--- START OF Material provided ---
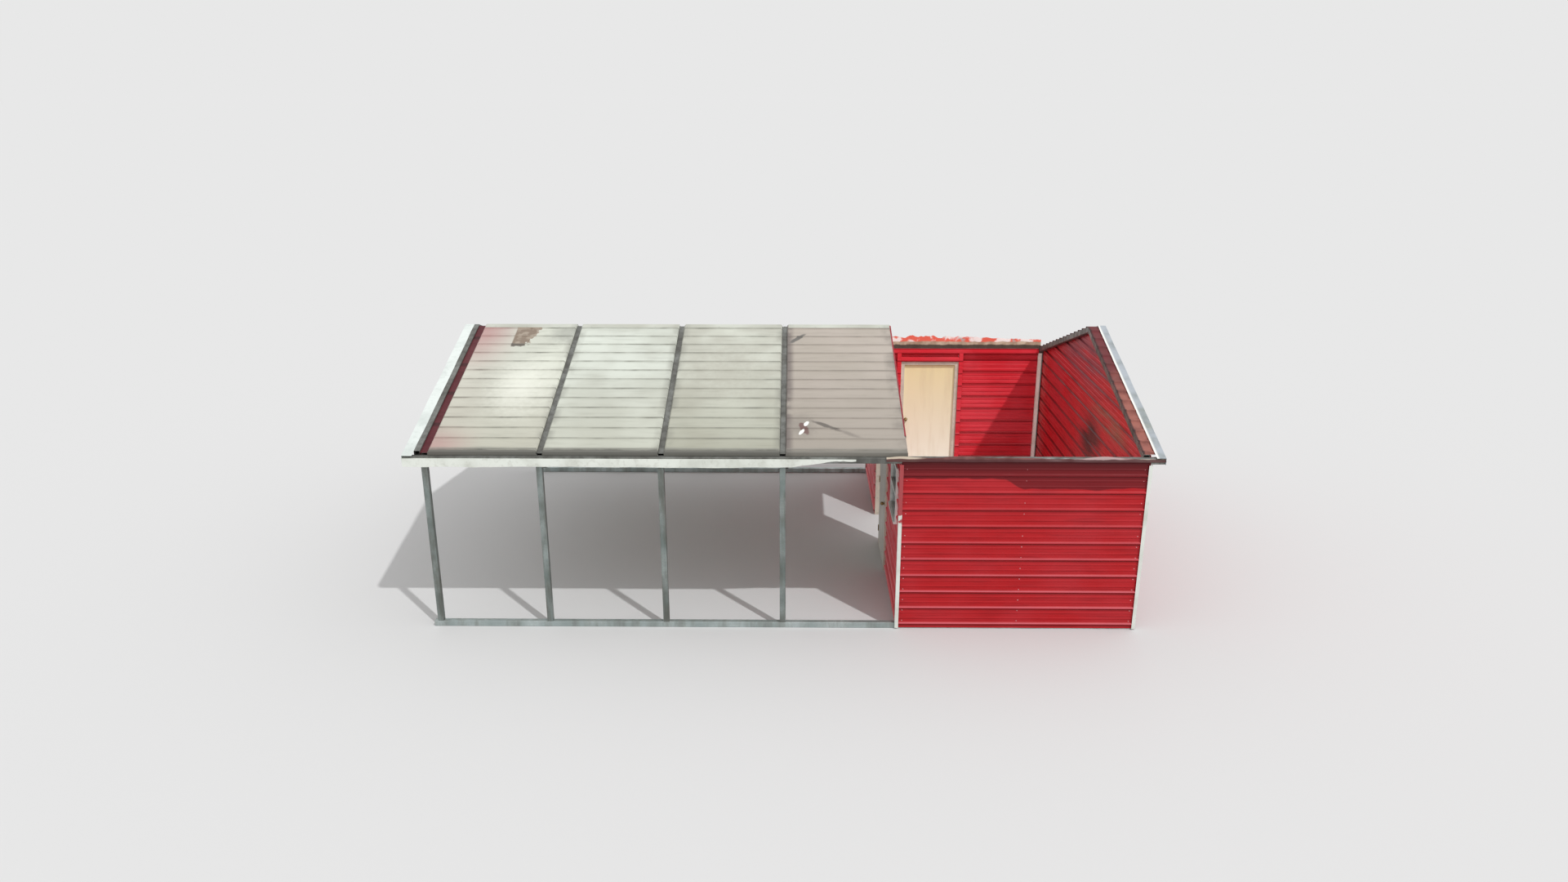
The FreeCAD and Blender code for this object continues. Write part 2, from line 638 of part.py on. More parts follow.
fittings = [door_knob(1, JAMB_FACE), door_knob(-1, JAMB_FACE - LEAF_THICKNESS)]
fittings += [door_hinge(z) for z in HINGE_HEIGHTS]
door_parts = {"frame": door_frame(), "leaf": [door_leaf()], "knobs_and_hinges": fittings}
for part, shapes in door_parts.items():
    nodes[f"back_door_{part}"] = [at_back_door(s) for s in shapes]
    nodes[f"side_door_{part}"] = [at_partition(s, SIDE_DOOR_Y) for s in shapes]

# ---- window --------------------------------------------------------------
half = WINDOW / 2
window_back = WINDOW_FACE - WINDOW_DEPTH
window_top = WINDOW_FOOT + WINDOW
window_mid = (WINDOW_FOOT + window_top) / 2
glass_mid = WINDOW_FACE - WINDOW_DEPTH / 2
rim = box(-half, half, window_back, WINDOW_FACE, WINDOW_FOOT, window_top)
panes = []
for z0, z1 in (
    (WINDOW_FOOT + WINDOW_BAR, window_mid - WINDOW_RAIL / 2),
    (window_mid + WINDOW_RAIL / 2, window_top - WINDOW_BAR),
):
    light = half - WINDOW_BAR
    rim = rim.cut(box(-light, light, window_back, WINDOW_FACE, z0, z1))
    panes.append(box(-light, light, glass_mid - GLASS / 2, glass_mid + GLASS / 2, z0, z1))
sill = box(-half, half, WINDOW_FACE, WINDOW_FACE + SILL_REACH, WINDOW_FOOT, WINDOW_FOOT + SILL_DEPTH)
nodes["window_frame"] = [at_partition(rim.fuse(sill).removeSplitter(), WINDOW_Y)]
nodes["window_glass"] = [at_partition(pane, WINDOW_Y) for pane in panes]

# ---- export --------------------------------------------------------------
os.makedirs("parts", exist_ok=True)
for name, shapes in nodes.items():
    shape = shapes[0] if len(shapes) == 1 else Part.Compound(shapes)
    shape.exportStep(f"parts/{name}.step")
    bounds = shape.BoundBox
    print(name, len(shape.Solids), shape.isValid(), round(bounds.XMin), round(bounds.XMax),
          round(bounds.YMin), round(bounds.YMax), round(bounds.ZMin), round(bounds.ZMax))
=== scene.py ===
# %% [markdown]
# # A steel-tube carport with a sheet-steel office
# The building is a kit: galvanised square tube, ribbed steel sheets screwed to it, and
# folded trims. The frame file already holds every tube, sheet, trim and door at its real
# size. This lesson keeps those shapes and works on what the eye reads next: zinc, baked
# paint, grime, screws, seals, bent trims and the light that shows them.

# %% Load the building
import math

import bmesh
import bpy
from mathutils import Matrix, Vector, noise


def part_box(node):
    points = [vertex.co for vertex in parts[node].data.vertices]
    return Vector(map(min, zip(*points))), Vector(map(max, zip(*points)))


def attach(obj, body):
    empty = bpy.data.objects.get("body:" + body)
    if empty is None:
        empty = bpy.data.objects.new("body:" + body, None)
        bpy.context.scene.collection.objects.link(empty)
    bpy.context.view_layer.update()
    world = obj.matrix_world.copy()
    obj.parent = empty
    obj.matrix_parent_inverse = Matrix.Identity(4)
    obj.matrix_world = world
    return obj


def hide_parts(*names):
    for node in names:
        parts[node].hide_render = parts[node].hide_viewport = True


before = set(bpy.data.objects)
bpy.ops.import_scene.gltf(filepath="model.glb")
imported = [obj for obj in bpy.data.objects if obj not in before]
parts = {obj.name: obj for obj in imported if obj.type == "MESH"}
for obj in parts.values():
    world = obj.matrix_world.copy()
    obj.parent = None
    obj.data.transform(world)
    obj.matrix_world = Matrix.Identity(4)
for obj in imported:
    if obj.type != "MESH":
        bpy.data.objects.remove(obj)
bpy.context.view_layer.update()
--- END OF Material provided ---
**Given task**: All lines from the one with "if empty is" through the final line above are to be quoted exactly; quote no other line.

**Solution to the problem**:
    if empty is None:
        empty = bpy.data.objects.new("body:" + body, None)
        bpy.context.scene.collection.objects.link(empty)
    bpy.context.view_layer.update()
    world = obj.matrix_world.copy()
    obj.parent = empty
    obj.matrix_parent_inverse = Matrix.Identity(4)
    obj.matrix_world = world
    return obj


def hide_parts(*names):
    for node in names:
        parts[node].hide_render = parts[node].hide_viewport = True


before = set(bpy.data.objects)
bpy.ops.import_scene.gltf(filepath="model.glb")
imported = [obj for obj in bpy.data.objects if obj not in before]
parts = {obj.name: obj for obj in imported if obj.type == "MESH"}
for obj in parts.values():
    world = obj.matrix_world.copy()
    obj.parent = None
    obj.data.transform(world)
    obj.matrix_world = Matrix.Identity(4)
for obj in imported:
    if obj.type != "MESH":
        bpy.data.objects.remove(obj)
bpy.context.view_layer.update()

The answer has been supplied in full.